Exercise requirements: Would you output the whole listing below, exactly as it reads?
>>>>>
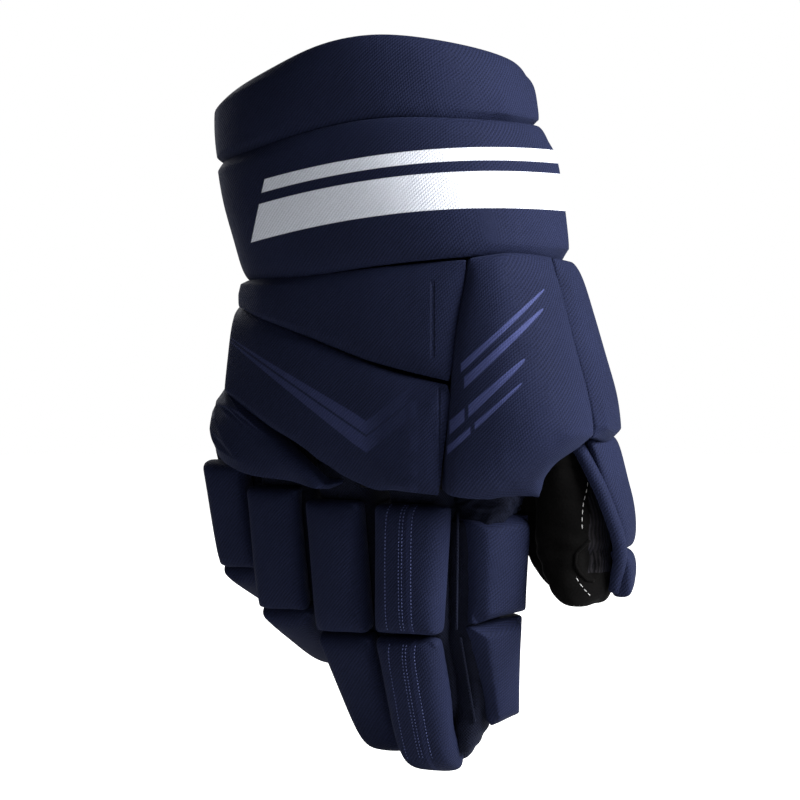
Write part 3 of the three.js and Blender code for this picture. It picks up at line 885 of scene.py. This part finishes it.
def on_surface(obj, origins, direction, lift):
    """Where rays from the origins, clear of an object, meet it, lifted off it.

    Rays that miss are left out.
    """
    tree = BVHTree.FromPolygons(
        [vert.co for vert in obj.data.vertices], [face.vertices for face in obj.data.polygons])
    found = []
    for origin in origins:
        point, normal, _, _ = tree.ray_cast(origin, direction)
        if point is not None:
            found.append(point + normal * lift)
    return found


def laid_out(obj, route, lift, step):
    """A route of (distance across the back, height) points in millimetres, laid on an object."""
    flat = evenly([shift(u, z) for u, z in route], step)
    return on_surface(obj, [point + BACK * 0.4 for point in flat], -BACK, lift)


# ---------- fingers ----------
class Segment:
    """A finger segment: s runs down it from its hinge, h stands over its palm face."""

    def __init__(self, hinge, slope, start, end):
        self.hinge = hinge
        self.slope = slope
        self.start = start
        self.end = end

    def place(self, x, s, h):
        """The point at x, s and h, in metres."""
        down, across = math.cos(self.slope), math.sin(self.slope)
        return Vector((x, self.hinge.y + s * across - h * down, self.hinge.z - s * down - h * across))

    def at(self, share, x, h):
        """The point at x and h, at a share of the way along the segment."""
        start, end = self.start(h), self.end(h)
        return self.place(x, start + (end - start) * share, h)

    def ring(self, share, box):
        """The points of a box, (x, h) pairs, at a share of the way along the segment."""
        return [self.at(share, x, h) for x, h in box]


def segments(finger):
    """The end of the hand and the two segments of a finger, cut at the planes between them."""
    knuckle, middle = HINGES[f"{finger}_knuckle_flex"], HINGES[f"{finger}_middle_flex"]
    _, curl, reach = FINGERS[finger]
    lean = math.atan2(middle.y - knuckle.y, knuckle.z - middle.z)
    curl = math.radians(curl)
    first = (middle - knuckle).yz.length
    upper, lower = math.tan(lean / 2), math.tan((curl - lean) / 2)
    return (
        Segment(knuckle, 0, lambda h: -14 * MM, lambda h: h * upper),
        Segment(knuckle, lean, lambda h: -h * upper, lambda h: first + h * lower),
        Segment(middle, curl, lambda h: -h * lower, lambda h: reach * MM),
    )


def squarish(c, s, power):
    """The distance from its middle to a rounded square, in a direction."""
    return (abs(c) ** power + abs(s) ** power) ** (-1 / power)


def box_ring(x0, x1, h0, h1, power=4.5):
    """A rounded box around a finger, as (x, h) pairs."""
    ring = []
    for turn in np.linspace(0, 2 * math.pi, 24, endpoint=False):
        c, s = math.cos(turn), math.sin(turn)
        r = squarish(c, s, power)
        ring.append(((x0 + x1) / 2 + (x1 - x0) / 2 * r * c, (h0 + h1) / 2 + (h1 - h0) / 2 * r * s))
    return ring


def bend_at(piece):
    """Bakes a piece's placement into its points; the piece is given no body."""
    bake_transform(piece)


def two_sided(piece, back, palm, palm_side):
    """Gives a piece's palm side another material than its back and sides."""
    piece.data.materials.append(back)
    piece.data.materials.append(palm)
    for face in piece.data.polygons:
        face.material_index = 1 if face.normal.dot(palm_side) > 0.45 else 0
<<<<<
Solution for this task:
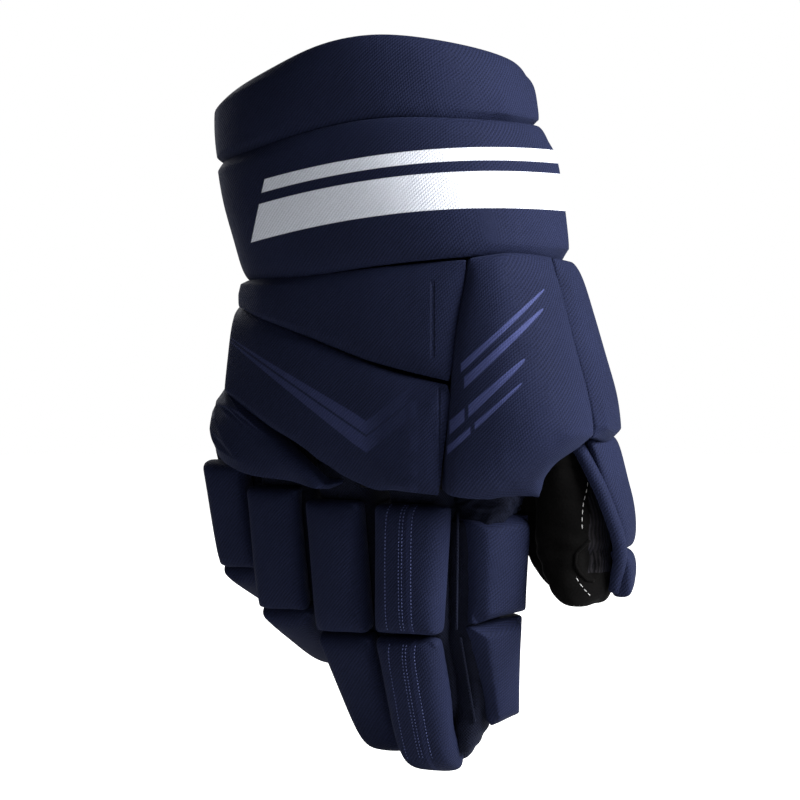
Write part 3 of the three.js and Blender code for this picture. It picks up at line 885 of scene.py. This part finishes it.
def on_surface(obj, origins, direction, lift):
    """Where rays from the origins, clear of an object, meet it, lifted off it.

    Rays that miss are left out.
    """
    tree = BVHTree.FromPolygons(
        [vert.co for vert in obj.data.vertices], [face.vertices for face in obj.data.polygons])
    found = []
    for origin in origins:
        point, normal, _, _ = tree.ray_cast(origin, direction)
        if point is not None:
            found.append(point + normal * lift)
    return found


def laid_out(obj, route, lift, step):
    """A route of (distance across the back, height) points in millimetres, laid on an object."""
    flat = evenly([shift(u, z) for u, z in route], step)
    return on_surface(obj, [point + BACK * 0.4 for point in flat], -BACK, lift)


# ---------- fingers ----------
class Segment:
    """A finger segment: s runs down it from its hinge, h stands over its palm face."""

    def __init__(self, hinge, slope, start, end):
        self.hinge = hinge
        self.slope = slope
        self.start = start
        self.end = end

    def place(self, x, s, h):
        """The point at x, s and h, in metres."""
        down, across = math.cos(self.slope), math.sin(self.slope)
        return Vector((x, self.hinge.y + s * across - h * down, self.hinge.z - s * down - h * across))

    def at(self, share, x, h):
        """The point at x and h, at a share of the way along the segment."""
        start, end = self.start(h), self.end(h)
        return self.place(x, start + (end - start) * share, h)

    def ring(self, share, box):
        """The points of a box, (x, h) pairs, at a share of the way along the segment."""
        return [self.at(share, x, h) for x, h in box]


def segments(finger):
    """The end of the hand and the two segments of a finger, cut at the planes between them."""
    knuckle, middle = HINGES[f"{finger}_knuckle_flex"], HINGES[f"{finger}_middle_flex"]
    _, curl, reach = FINGERS[finger]
    lean = math.atan2(middle.y - knuckle.y, knuckle.z - middle.z)
    curl = math.radians(curl)
    first = (middle - knuckle).yz.length
    upper, lower = math.tan(lean / 2), math.tan((curl - lean) / 2)
    return (
        Segment(knuckle, 0, lambda h: -14 * MM, lambda h: h * upper),
        Segment(knuckle, lean, lambda h: -h * upper, lambda h: first + h * lower),
        Segment(middle, curl, lambda h: -h * lower, lambda h: reach * MM),
    )


def squarish(c, s, power):
    """The distance from its middle to a rounded square, in a direction."""
    return (abs(c) ** power + abs(s) ** power) ** (-1 / power)


def box_ring(x0, x1, h0, h1, power=4.5):
    """A rounded box around a finger, as (x, h) pairs."""
    ring = []
    for turn in np.linspace(0, 2 * math.pi, 24, endpoint=False):
        c, s = math.cos(turn), math.sin(turn)
        r = squarish(c, s, power)
        ring.append(((x0 + x1) / 2 + (x1 - x0) / 2 * r * c, (h0 + h1) / 2 + (h1 - h0) / 2 * r * s))
    return ring


def bend_at(piece):
    """Bakes a piece's placement into its points; the piece is given no body."""
    bake_transform(piece)


def two_sided(piece, back, palm, palm_side):
    """Gives a piece's palm side another material than its back and sides."""
    piece.data.materials.append(back)
    piece.data.materials.append(palm)
    for face in piece.data.polygons:
        face.material_index = 1 if face.normal.dot(palm_side) > 0.45 else 0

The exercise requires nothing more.